Vitals starts out well as a science fiction bio-techno-thriller. Hal Cousins is a freelance scientist doing research into longevity. He raises private funding from extremely rich people with an interest in living a long, long time. He thinks he is very close to cracking the problem. But then he gets some mysterious phone calls from his brother, the scientific expedition he is on is sabotaged, and his submarine pilot tries to kill him. When he makes it back to dry land, his funding is cut off, his lab is shut down, and he finds himself on the run from shadowy forces he doesn’t understand. Where the book goes wrong, though, is that this isn’t Hal Cousins’ story. About half-way through, we’re introduced to another character in an attempt to provide a different perspective on events, but it isn’t his story either. There’s a mysterious conspiracy happening, and there are attempts to unravel it.
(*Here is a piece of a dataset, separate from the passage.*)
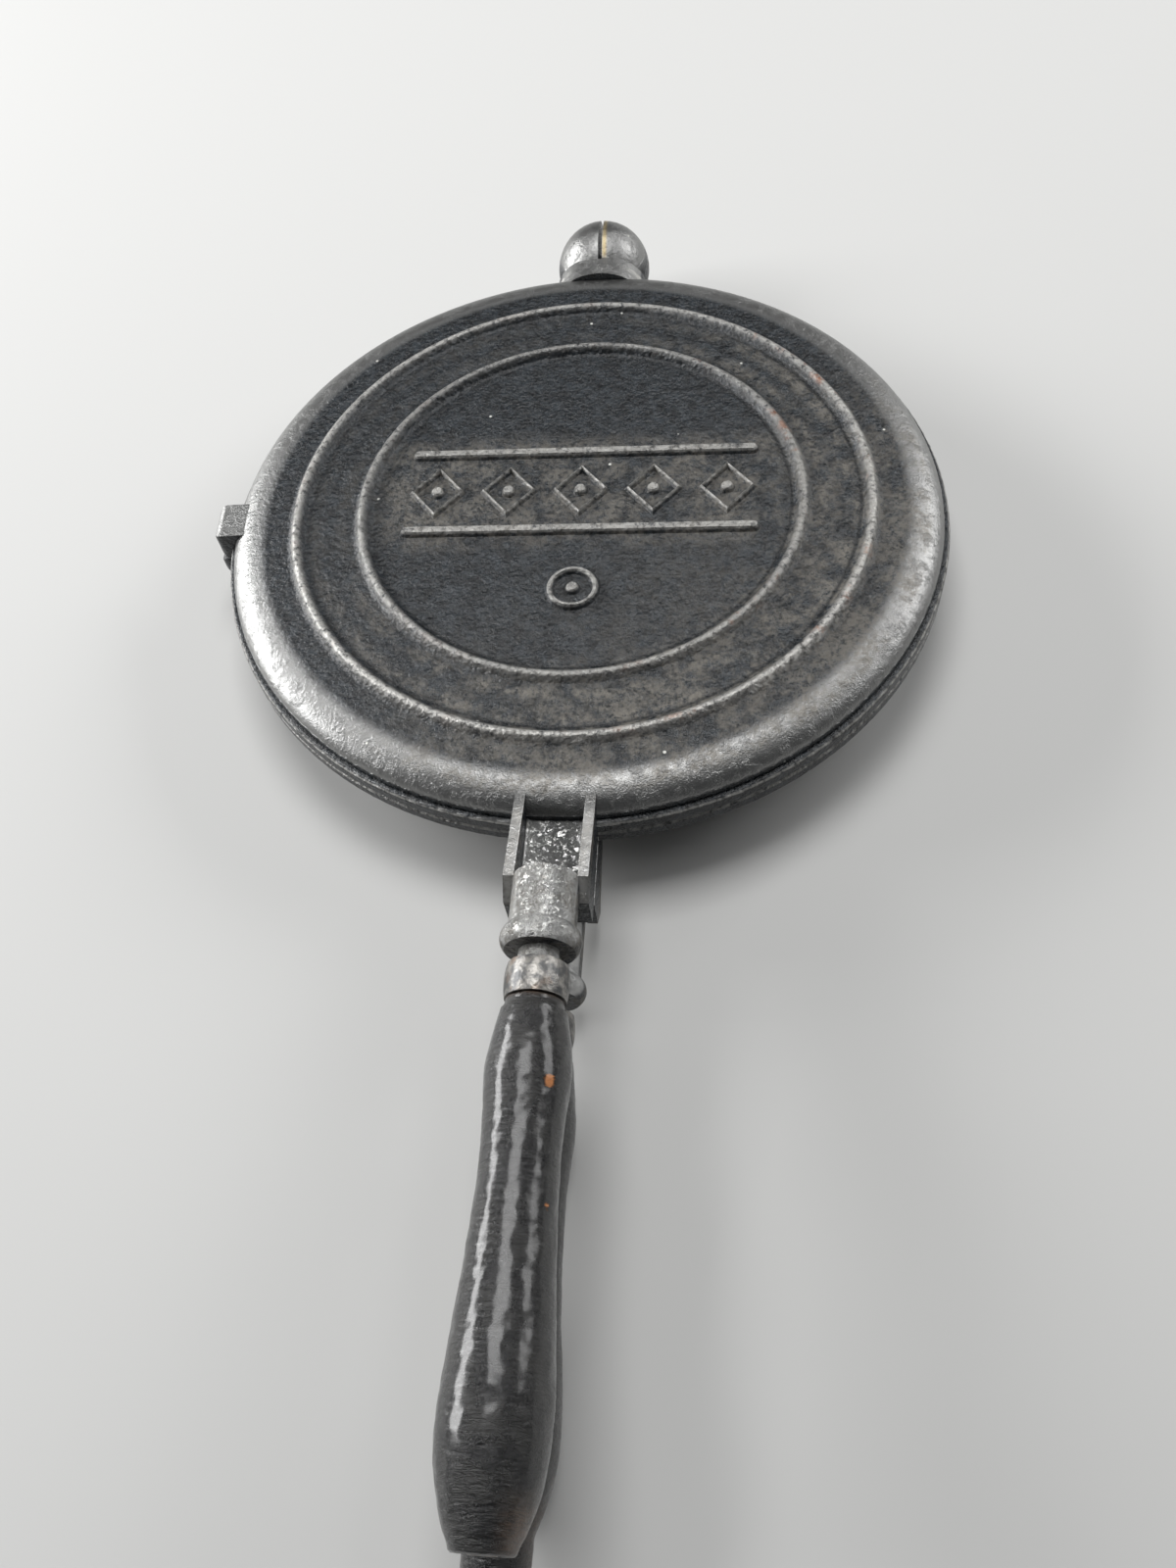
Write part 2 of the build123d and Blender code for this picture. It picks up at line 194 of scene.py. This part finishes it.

But too many important events appear to happen behind the scenes, far out of Cousins’ reach, with the end result that he is powerless to change anything. He doesn’t drive the plot–he’s just a passenger. That’s a pity, because the real story would have been very interesting.

Identity

Through a variety of unpleasant circumstances, eleven people find themselves thrown together in a Nevada motel, cut off from the outside world by rainstorms and floods. Then someone starts killing them, one by one…. The film builds tension quickly, using cuts and flashbacks to make you question the identity and motives of the key characters. Then it throws in a supernaturnal element, and you start to wonder if it’s going to change from a whodunnit into a whatdunnit. But that isn’t the last of the plot twists. Unfortunately the major twist removes a lot of the tension, and the last quarter of the film feels and anti-climactic in comparison. Still, a set of nice performances from John Cusack, Ray Liotta, and a host of good character actors set it above the average psycho thriller.